Whop Philyor returned the ensuing punt deep into Michigan State territory, before a special teams penalty brought it back — a long way back. Suddenly IU went from having the ball near the Michigan State 30-yard line to starting at its own 11.

Penix overthrew Philyor by inches over the middle on what could have been an 89-yard touchdown, and suddenly IU had to punt. A good return and another special teams penalty allowed Michigan State to start at the IU 26-yard line, a favor the Hoosiers couldn’t afford to give.

Michigan State promptly scored, and took the lead back.

The clock read 3:27 when Penix took the field with a chance to change a narrative. He got the help of Spartan penalties after the same mistakes had taken away the lead. Penix led the most important drive of his career, leading IU down the field and capping it off with an 11-yard touchdown pass to Philyor, tying the game at 31.

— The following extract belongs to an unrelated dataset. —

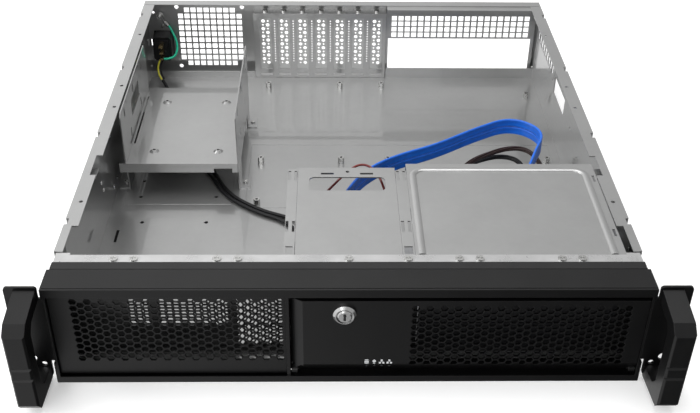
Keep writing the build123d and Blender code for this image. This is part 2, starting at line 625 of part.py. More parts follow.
def door():
    """The drop-down door: bevelled along its left and lower edges, honeycomb over the drive bay."""
    t = DOOR_SHEET
    slope_end = 5.6
    pitch = 5.82
    x_face = DOOR_FACE_LEFT
    shell = profile([(0, DOOR_FACE_BOTTOM), (0, DOOR_TOP), (8, DOOR_TOP), (8, DOOR_TOP - t), (t,
            DOOR_TOP - t),
                     (t, DOOR_FACE_BOTTOM + 0.6), (slope_end + t, DOOR_BOTTOM + 0.9), (slope_end,
                             DOOR_BOTTOM)],
                    DOOR_LEFT, DOOR_RIGHT)
    left_bevel = [(DOOR_LEFT - 1, -1), (x_face, -1), (x_face, 0), (DOOR_LEFT, 5.0), (DOOR_LEFT - 1, 5.0)]
    wedge = Face(Wire.make_polygon([(x, y, 0) for x, y in left_bevel], close=True))
    wedge = extrude(wedge, amount=100, dir=(0, 0, 1)).solid()
    strip = [(x_face, 0), (x_face, t), (DOOR_LEFT + 1.2, 5.0 + t), (DOOR_LEFT, 5.0 + t), (DOOR_LEFT, 5.0)]
    bevel = Face(Wire.make_polygon([(x, y, 16.0) for x, y in strip], close=True))
    bevel = extrude(bevel, amount=DOOR_TOP - 16.0, dir=(0, 0, 1)).solid()
    side = slab(DOOR_RIGHT - t, DOOR_RIGHT, 0.4, 7.5, DOOR_FACE_BOTTOM, DOOR_TOP)
    lugs = []
    for x0 in (DOOR_LEFT, DOOR_RIGHT - 4.5):
        lugs.append(rod(x0, HINGE_Y, HINGE_Z, 2.7, 4.5, "X"))
        lugs.append(slab(x0, x0 + 4.5, HINGE_Y + 0.6, HINGE_Y + 5.0, HINGE_Z - 0.6, 19.0))
    body = joined([shell.cut(wedge), bevel, side] + lugs)
    tools = []
    for x0 in (DOOR_LEFT - 1, DOOR_RIGHT - 5.5):
        tools.append(rod(x0, HINGE_Y, HINGE_Z, PIN_RADIUS + 0.1, 6.5, "X"))
    tools.append(rod(LOCK_X, -2, LOCK_Z, 6.6, 12))
    for k in range(4):
        tools.append(rod(12.5 + k * 5.55, -1, 14.5, 1.0, 12))
    body = cut(body, tools)
    field = [Face(w) for w in hex_field(46.3, 70.9, 31, pitch, -1.0)]
    cutters = extrude(Sketch(children=field), amount=6, dir=(0, 1, 0))
    return body.cut(*cutters.solids()).solid()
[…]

He had given the clutch drive to stray away from the narrative of years past. And then it came back.

Michigan State quickly drove down the field, a 30-yard run from Brian Lewerke taking it all the way down to the 1-yard line. Matt Coughlin made the game-winning field goal with five seconds to play.

But it wasn’t the same old Indiana.

Sure, IU blew a fourth-quarter lead and tied the game late before blowing it both times. But it felt different. It was in this instance, with the quarterback the program can and will build around, that IU took a positive step, not just another time coming up short.

Allen wants his team to remember how much this hurt, but he knows how much positive he has to take away.

It was a game where the youth shined, showing the potential for the future of the program. Penix completed 33 of 42 passes, including a school-record 20 straight, for 286 yards and three touchdowns, coupled with no interceptions.

“To me the biggest thing is being able to do what he did in this environment with really just a couple games under his belt,” Allen said. “Really nothing similar in terms of the opponent, he played a little bit in the Penn State game last year, but not on the road.”

Michigan State’s Elijah Collins waltzes into the end zone during Saturday’s game against Indiana in East Lansing. (Jared Rigdon/HN)

True freshman cornerback Tiawan Mullen broke up four passes. When Mullen was guarding Darnell Stewart, Michigan State’s leading receiver, Stewart didn’t have a catch. That included two straight pass breakups in the endzone.

“I executed on the big plays,” Mullen said. “I never get nervous, scared, I just come here to play. They put on their pads just like I put on my pads.”

True freshman Matthew Bedford started at left tackle in place of Coy Cronk, and Michigan State only had one sack.

“I thought it might be a rough day at the office for him just because of who he was going against.” Allen said of Bedford. “There were some times in practice last week if you told me he was going to come out and start against Michigan State, I would have been, ‘Uh oh.'”

Instead Bedford stepped up and was a rock at left tackle, a key piece in IU putting up better offensive numbers than anyone against Michigan State this season. Michigan State allowed 52.2 rushing yards per game coming in; IU had 70. Michigan State allowed 176 passing yards per game coming in; IU had 286. Michigan State allowed 228.2 yards coming in; IU had 356.

Take away a garbage time touchdown and IU was as close as it has been at Spartan Stadium since winning in 2001. Allen said Ohio State would show much IU had closed the gap, but he was two weeks early. Instead that measuring stick was with Penix under center in East Lansing, and it showed IU is building, and getting closer.

“We’re for real, we ain’t going nowhere,” Allen said. “We’re young, third youngest team in the Big Ten, period. You saw how we competed. We didn’t show up just to compete, we came to win.”